Start

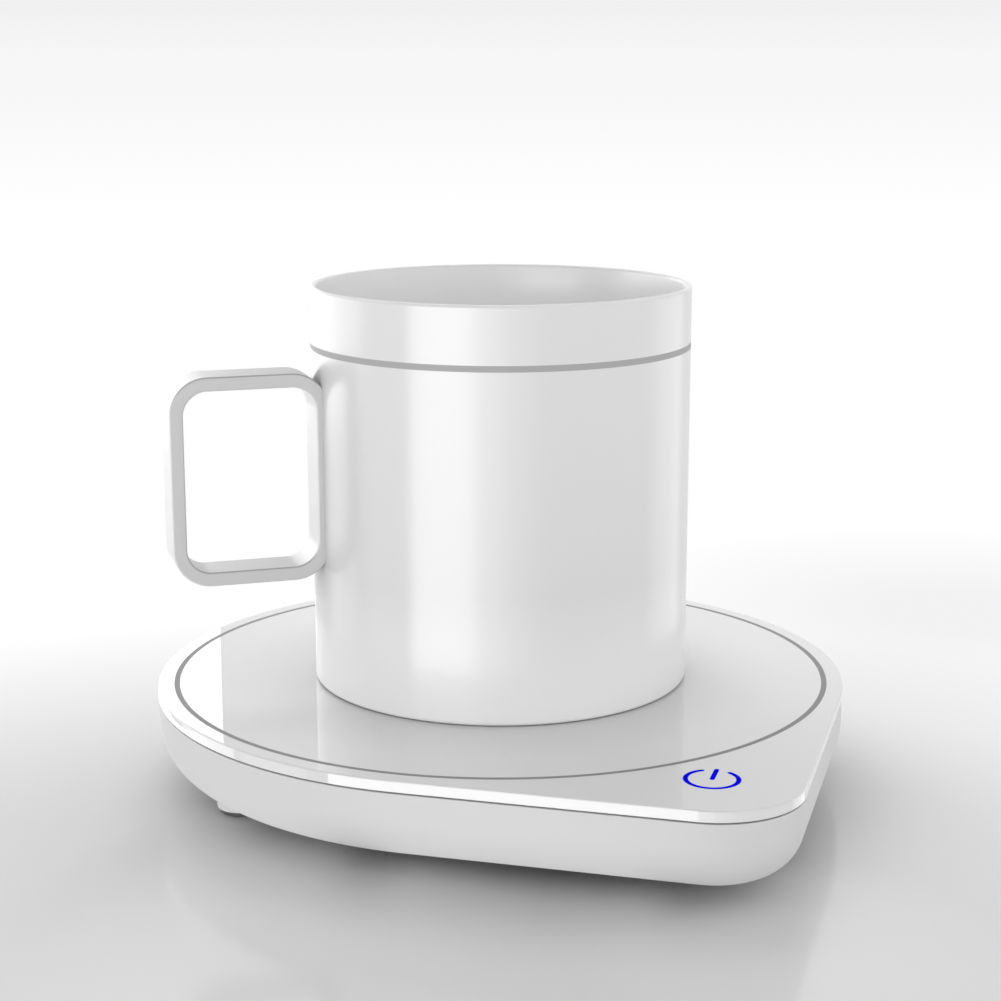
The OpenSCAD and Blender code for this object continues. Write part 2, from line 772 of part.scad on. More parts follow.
module inlet_jack() {
    e = inlet_ear;
    color("#303030") difference() {
        union() {
            translate([-inlet_w / 2, inlet_front, inlet_low])
                cube([inlet_w, inlet_face - inlet_front, inlet_high - inlet_low]);
            translate([0, inlet_face - over, inlet_z]) rotate([-90, 0, 0])
                cylinder(r = inlet_collar_r, h = inlet_end - inlet_face + over);
            translate([-inlet_w / 2 - e[0], inlet_front + gap, board_top])
                cube([inlet_w + 2 * e[0], e[1], e[2]]);
        }
        translate([0, inlet_end - inlet_depth, inlet_z]) rotate([-90, 0, 0])
            cylinder(r = inlet_r, h = inlet_depth + over);
    }
}

module inlet_pin() {
    color("#c9ccd0") translate([0, inlet_end - inlet_depth, inlet_z]) rotate([-90, 0, 0])
        cylinder(r = inlet_pin_r, h = inlet_depth - inlet_pin_tip);
}

module heater_leads() {
    color("#c23b2e") {
        for (side = [-1, 1]) swept(smooth(heater_route(side), 5), round_wire(heater_wire_r));
    }
}

module sensor_leads() {
    color("#d9b23a") {
        for (side = [-1, 1]) swept(smooth(sensor_route(side), 4), round_wire(sensor_wire_r));
    }
}

module touch_cable() {
    color("#8d9096") swept(smooth(cable_route(), 5), flat_wire(cable_w, cable_t));
}

module touch_board() {
    color("#2f6b43") translate([icon_x, -icon_y, touch_top - touch_board_t]) difference() {
        union() {
            cylinder(r = touch_board_r, h = touch_board_t);
            translate([-tail_l, -tail_w / 2]) cube([tail_l, tail_w, touch_board_t]);
        }
        for (a = [90, 0]) rotate(a) translate([touch_post_place, 0, -over])
            cylinder(r = small_r + gap, h = touch_board_t + 2 * over);
    }
}

module touch_screws() {
    color("#9a9a9a") at_touch_posts() translate([0, 0, touch_top - touch_board_t])
        small_screw_up(touch_board_t + small_l - gap);
}

// A coil spring that presses its top turn against the glass, as one unbroken wire
module touch_spring() {
    steps = 12;
    low = touch_top + spring_wire;
    rise = glass_z - touch_top - 2 * spring_wire;
    turns = spring_turns;
    total = turns * steps;
    color("#c9ccd0") translate([icon_x, -icon_y]) swept([for (i = [0 : total])
        [spring_r * cos(360 * i / steps), spring_r * sin(360 * i / steps), low + rise * i / total]],
        round_wire(spring_wire, 6));
}

module indicator_led() {
    s = led_size;
    translate([icon_x, -icon_y, touch_top]) {
        color("#f0f0f0") translate([-s[0] / 2, -s[1] / 2]) cube(s);
        color("#3a4cf0") cylinder(r = led_lens_r, h = s[2] + led_lens_h);
    }
}

module light_guide() {
    color("#eef3ff") translate([icon_x, -icon_y, touch_top]) difference() {
        cylinder(r = guide_r, h = glass_z - touch_top);
        translate([0, 0, -over]) cylinder(r = guide_pocket_r, h = guide_pocket_h + over);
    }
}

// Half section of the mug, from its axis outwards, with the lip and the rounds
module mug_section() {
    lip = lip_t / 2;
    in_r = mug_r - mug_wall;
    foot_in = mug_r - mug_foot_w;
    polygon(concat(
        [[0, mug_recess], [foot_in - mug_recess, mug_recess], [foot_in, 0]],
        arc([mug_r - mug_foot_r, mug_foot_r], mug_foot_r, -90, 0),
        [[mug_r, band_z], [mug_r - band_depth, band_z],
         [mug_r - band_depth, band_z + band_h], [mug_r, band_z + band_h]],
        arc([mug_r - lip, mug_h - lip], lip, 0, 180),
        [[in_r, mug_h - lip_taper_h]],
        arc([in_r - mug_fillet, mug_bottom + mug_fillet], mug_fillet, 0, -90),
        [[0, mug_bottom]]));
}

module mug_body() {
    color("#f4f4f4") translate([0, 0, base_h + mug_seat]) rotate_extrude() mug_section();
}

module mug_band() {
    color("#a8a8a8") translate([0, 0, base_h + mug_seat]) rotate_extrude()
        translate([mug_r - band_depth, band_z]) square([band_depth, band_h]);
}

// One corner of the handle: a quarter turn of the bar
module handle_elbow(x, y, a) {
    r = handle_corner_r;
    translate([x, y]) rotate_extrude(angle = 90, start = a)
        translate([r - handle_bar, -handle_deep / 2]) square([handle_bar, handle_deep]);
}

// The closed ring of the handle, flat, with its lower edge on the X axis
module handle_ring() {
    r = handle_corner_r;
    near = mug_r - handle_in;
    far = handle_reach;
    flat_h = handle_h - 2 * r;
    flat_w = far - near - 2 * r;
    handle_elbow(far - r, handle_h - r, 0);
    handle_elbow(near + r, handle_h - r, 90);
    handle_elbow(near + r, r, 180);
    handle_elbow(far - r, r, 270);
    for (x = [near, far - handle_bar]) translate([x, r, -handle_deep / 2])
        cube([handle_bar, flat_h, handle_deep]);
    for (y = [0, handle_h - handle_bar]) translate([near + r, y, -handle_deep / 2])
        cube([flat_w, handle_bar, handle_deep]);
}

module mug_handle() {
    color("#f4f4f4") difference() {
        rotate(handle_turn) translate([0, 0, base_h + mug_seat + handle_z]) rotate([90, 0, 0]) handle_ring();
        translate([0, 0, base_h]) cylinder(r = mug_r, h = mug_h);
    }
}

glass_top();
ring_inlay();
power_icon();
panel_gasket();
top_frame();
lower_housing();
rubber_feet();
housing_screws();
heat_spreader();
heater_film();
heating_track();
insulation_pad();
pressure_plate();
clamp_screws();
temperature_sensor();
thermal_fuse();
main_board();
board_screws();
microcontroller();
power_transistor();
filter_capacitor();
voltage_regulator();
filter_choke();
inlet_jack();
inlet_pin();
heater_connector();
sensor_connector();
touch_connectors();
heater_leads();
sensor_leads();
touch_cable();
touch_board();
touch_spring();
touch_screws();
indicator_led();
light_guide();
mug_body();
mug_band();
mug_handle();
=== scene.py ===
# %% [markdown]
# # An electric mug warmer
#
# The object is a low white base with a glossy glass top and the white mug that stands on it.
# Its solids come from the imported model, in metres, with the origin on the table under the
# middle of the printed ring. This lesson remodels every surface that can be seen with finer
# forms, gives all pieces their finishes, and sets up the table, the light and the camera.

# %% Load the frame
import json
from math import asin, cos, degrees, hypot, radians, sin

import bmesh
import bpy
from mathutils import Matrix, Vector

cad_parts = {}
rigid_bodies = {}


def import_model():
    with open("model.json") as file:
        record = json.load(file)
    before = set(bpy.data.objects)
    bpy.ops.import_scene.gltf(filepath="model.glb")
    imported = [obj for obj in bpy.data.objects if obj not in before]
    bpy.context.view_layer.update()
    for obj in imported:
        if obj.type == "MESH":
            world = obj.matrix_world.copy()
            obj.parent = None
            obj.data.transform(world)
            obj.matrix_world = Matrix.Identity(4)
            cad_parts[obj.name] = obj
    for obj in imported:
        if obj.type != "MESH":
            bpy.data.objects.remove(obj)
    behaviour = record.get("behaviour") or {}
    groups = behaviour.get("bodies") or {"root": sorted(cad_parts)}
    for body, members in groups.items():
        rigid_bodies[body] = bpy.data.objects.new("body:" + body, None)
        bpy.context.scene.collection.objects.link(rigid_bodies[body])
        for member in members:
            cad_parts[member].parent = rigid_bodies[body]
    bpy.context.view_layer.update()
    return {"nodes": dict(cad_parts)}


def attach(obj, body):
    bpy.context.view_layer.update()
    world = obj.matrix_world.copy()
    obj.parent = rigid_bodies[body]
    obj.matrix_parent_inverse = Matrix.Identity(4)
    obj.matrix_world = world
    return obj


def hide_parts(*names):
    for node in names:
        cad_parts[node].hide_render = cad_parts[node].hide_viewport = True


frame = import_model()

# %% [markdown]
# ## The camera
#
# The view is that of a long lens from a little above, turned about fifteen degrees to the
# straight front edge. The picture is square, so the lens is given for the sensor's width and
# the place and turn are plain numbers that were solved from the ring, the rim and the edges.

# %% Camera
camera_data = bpy.data.cameras.new("view")
camera_data.lens = 73.96
camera_data.sensor_width = 36.0
camera_data.clip_start = 0.01
camera = bpy.data.objects.new("view", camera_data)
camera.location = (0.10876, -0.39457, 0.14440)
camera.rotation_euler = (radians(77.769), 0.0, radians(15.411))
bpy.context.scene.collection.objects.link(camera)
bpy.context.scene.camera = camera
print("camera distance", round(camera.location.length, 3), "m")

# %% [markdown]
# ## Drawing with a pen
#
# Most forms of this object are a round or a rounded outline that is then filled, pulled up or
# turned about an axis. One could add cylinders and scale them, but the base is three quarters
# of a circle with one square corner, so outlines are drawn as with a pen: put down a dot,
# pull a straight stroke, or turn about a centre. Everything is drawn in millimetres, because
# that is how such parts are drawn in a workshop, and scaled to metres once at the end.

# %% Pen strokes
MERGE = 0.0005           # corners nearer than this become one, in millimetres
SIDE = (0, -1, 0)        # an axis for arcs drawn in the X-Z plane, from +X towards +Z


def dot(bm, x, y, z):
    """Puts the pen down."""
    return bmesh.ops.create_vert(bm, co=(x, y, z))["vert"][0]


def stroke(bm, tip, x, y, z):
    """Pulls a straight edge from the tip to a new place."""
    end = bmesh.ops.extrude_vert_indiv(bm, verts=[tip])["verts"][0]
    end.co = (x, y, z)
    return end


def strokes(bm, tip, points):
    """Straight edges through points of a section, given as radius and height."""
    for radius, z in points:
        tip = stroke(bm, tip, radius, 0, z)
    return tip


def corners(parts):
    """The corners among the parts that a step has made."""
    return [part for part in parts if isinstance(part, bmesh.types.BMVert)]


def turn(bm, tip, centre, angle, steps, axis=(0, 0, 1)):
    """Turns the tip about a centre and leaves an arc behind."""
    made = bmesh.ops.spin(bm, geom=[tip], cent=centre, axis=axis, dvec=(0, 0, 0),
                          angle=radians(angle), steps=steps, use_duplicate=False)
    return corners(made["geom_last"])[0]


def weld(bm):
    """Makes one corner of those that lie on the same place."""
    bmesh.ops.remove_doubles(bm, verts=bm.verts, dist=MERGE)


def lathe(bm, steps):
    """Turns everything drawn so far once about the vertical axis."""
    bmesh.ops.spin(bm, geom=bm.verts[:] + bm.edges[:], cent=(0, 0, 0), axis=(0, 0, 1),
                   dvec=(0, 0, 0), angle=radians(360), steps=steps, use_merge=True)
    weld(bm)


def pull(bm, faces, move):
    """Pulls faces to a new place and leaves walls behind."""
    made = bmesh.ops.extrude_face_region(bm, geom=faces)
    bmesh.ops.translate(bm, vec=move, verts=corners(made["geom"]))


def ease(bm, edges, width, steps):
    """Rounds edges by a small width."""
    bmesh.ops.bevel(bm, geom=edges, offset=width, segments=steps, affect="EDGES", profile=0.5, material=-1)


probe = bmesh.new()
quarter = turn(probe, dot(probe, 1, 0, 0), (0, 0, 0), 90, 4)
print("a quarter turn goes to", [round(value, 3) for value in quarter.co])
probe.free()

# %% [markdown]
# ## From a drawn form to a finished piece
#
# A piece gets its doubles merged, its faces turned outwards, and its size brought to metres.
# Flat faces beside small rounds would shade like pillows if all corners were plainly averaged,
# so each piece is smooth, sharp above an angle, and has weighted normals, which let the large
# faces decide. A cut is a Boolean that is applied at once, so the piece that stays is a mesh.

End

EXERCISE DETAILS: Find how many of the lines above have the word "imported" in them. State only that number.

CORRECT RESPONSE: 4